Open Theoretical Problems: Bridging the gap between the theoretical flexibility of latent-variable models (infinite mixtures, multimodal transitions) and consistent practical gains in reinforcement learning tasks remains unsolved. Advances may require improved variational approximations, tighter bounds, or new forms of stochastic layers (Dai et al., 2019).

6. Applications and Empirical Results Across Modalities

Model-based meta-RL strategies relying on learned latent stochastic dynamics have been empirically validated in tasks including:

Neural and Behavioral Time-Series: Latent SDEs capture and forecast high-dimensional neural and behavioral data with competitive or superior accuracy relative to deterministic and black-box models, and offer parameter efficiency and interpretability, especially in neuroscience modeling (ElGazzar et al., 2024).
Speech and Sequential Data: Stochastic WaveNet achieves state-of-the-art log-likelihoods on natural speech, outperforming both deterministic convolutional models and RNN-based stochastic models when model hierarchy and latent structure are properly engineered (Lai et al., 2018).
Meta-Learning and Adaptation: Hierarchical and meta-learned models adapt efficiently to new tasks by leveraging uncertainty-aware fast adaptation and task-level inference, with explicit separation of knowledge shared across tasks and task-specific variability (Wang et al., 2020).

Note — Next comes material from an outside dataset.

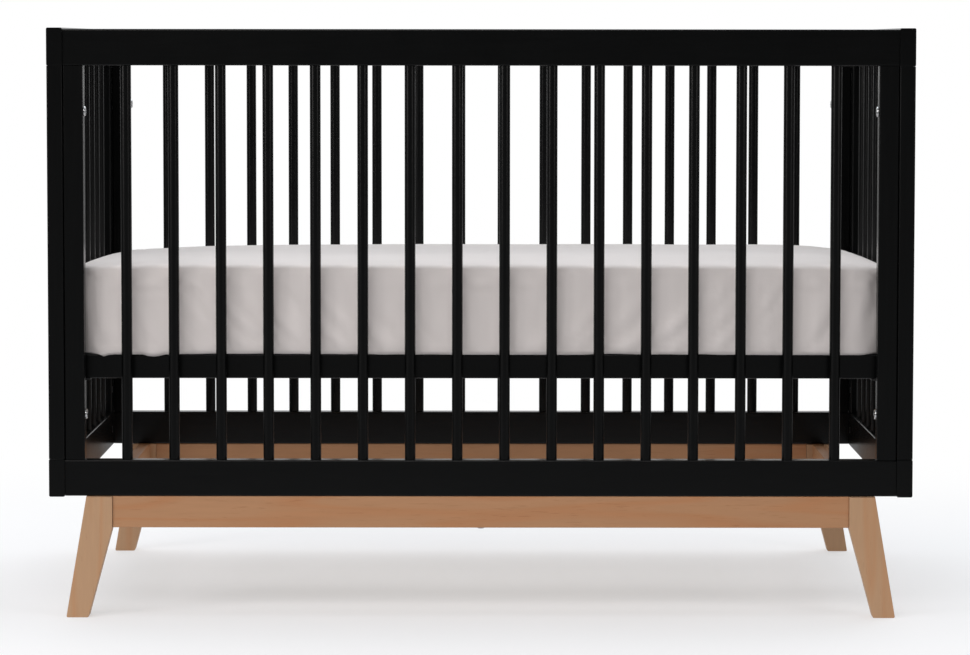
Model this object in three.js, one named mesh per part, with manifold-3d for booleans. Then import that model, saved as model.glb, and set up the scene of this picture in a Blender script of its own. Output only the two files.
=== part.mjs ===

The documented gains in accuracy, calibration, and data-efficiency highlight both the potential impact and the methodological subtleties of modern MBRL systems.

In summary, Model-Based Meta-Reinforcement Learning builds upon stochastic latent variable modeling, deep continuous-time generative frameworks, advanced variational inference strategies, and scalable optimization methods to achieve data-efficient, uncertainty-aware adaptation in sequential environments. Ongoing research seeks to match the theoretical advantages of these approaches with robust practical success, guided by insights from identifiability, computational efficiency, uncertainty decomposition, and architectural expressiveness.